There was little more than a meager sprinkle of "100% real" mozzarella and Edam cheeses. And the little that was there was dried out and got stringy in the oven.
Through the many gaps, I could see a dark-red sauce over a very thin crust. But there were visible and plentiful dried herbs with the promise of flavor.
I could definitely taste the seasonings, but the solid, cracker-like crust was in the spotlight. It was slightly sweet in a good way, and it was crunchy and flat all the way through.
Reheated and topped with a little more sauce and cheese, it came out slightly soft in the center but still crispy.
This was a pretty good frozen pizza that was thoughtfully made, but ultimately, you get what you pay for.
Neither cheese pizza blew me away, but Lidl won by a narrow margin.
Neither pie was very exciting, and although they were different, they needed the same kind of doctoring to make them better. In both cases, you're really just buying the crust.

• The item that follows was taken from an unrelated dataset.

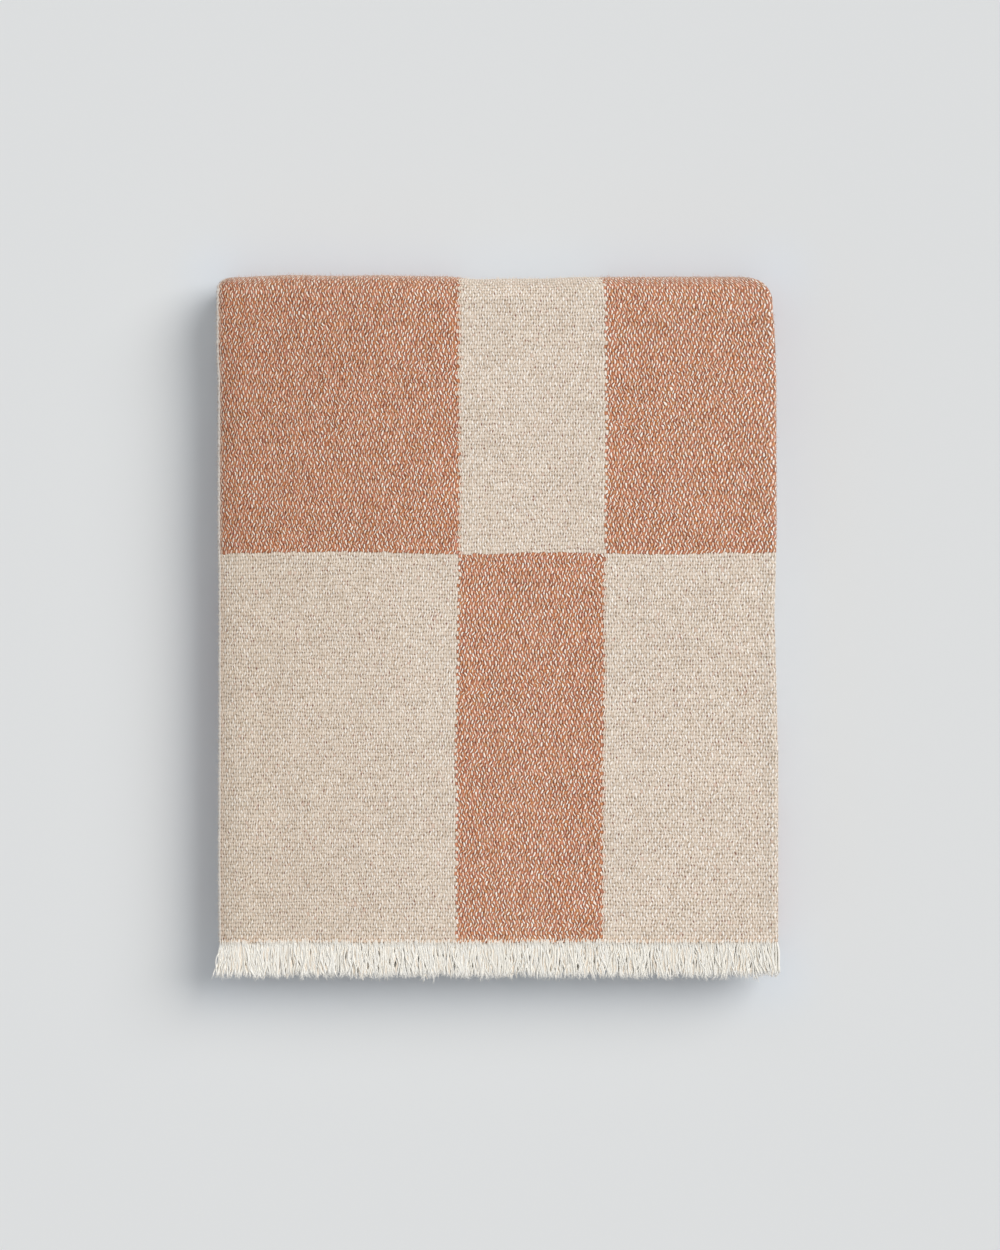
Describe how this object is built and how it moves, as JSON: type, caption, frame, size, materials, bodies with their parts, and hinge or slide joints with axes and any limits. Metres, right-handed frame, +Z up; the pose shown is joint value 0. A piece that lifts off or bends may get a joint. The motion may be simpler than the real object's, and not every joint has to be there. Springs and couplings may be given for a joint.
{
  "type": "folded throw blanket",
  "caption": "Woven throw blanket in a large two-colour block check, folded in quarters both ways into a flat stack, with a yarn fringe at its open end; it opens about its far fold.",
  "frame": {"origin": "centre of the folded stack's footprint, fringe included, on the surface that it lies on", "axes": "+Y towards the far cross fold, away from the fringe; +X towards the smooth folded side; +Z up through the plies"},
  "size_m": [0.3522, 0.4424, 0.0349],
  "materials": {
    "woven_face": "plain double weave of cream warp with terracotta and beige weft, in large blocks, matt with a little fuzz",
    "fringe_yarn": "cream warp yarns left loose, matt"
  },
  "bodies": {
    "lower_half": {"bottom_quarter": "woven_face", "second_quarter": "woven_face", "near_fold": "woven_face", "far_fold_outer": "woven_face", "far_fold_inner": "woven_face"},
    "upper_half": {"third_quarter": "woven_face", "top_quarter": "woven_face", "inner_fringe": "fringe_yarn", "folded_fringe": "fringe_yarn"},
    "fringe_row": {"top_fringe": "fringe_yarn"}
  },
  "joints": [
    {"name": "far_fold_open", "type": "hinge", "parent": "lower_half", "child": "upper_half", "pos_m": [0, 0.20375, 0.01745], "axis": [-1, 0, 0], "range_deg": [0, 179.9], "deforming": ["far_fold_outer", "far_fold_inner"]},
    {"name": "top_fringe_lift", "type": "hinge", "parent": "upper_half", "child": "fringe_row", "pos_m": [0, -0.1994, 0.0349], "axis": [-1, 0, 0], "range_deg": [0, 170]}
  ]
}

Lidl's benefited from an at-home makeover, but the crust wasn't as enjoyable as the Mama Cozzi's. Yet how much should that count for when everything else was so bad?
In the end, I'm giving it to Lidl, if only because the macros and calories are far more favorable. You can have the whole pizza for 650 calories and 16 grams of fat versus Aldi's 810 calories and 30 grams of fat.
When reached for comment, representatives for Lidl and Aldi did not directly address Insider's concerns with its pizza.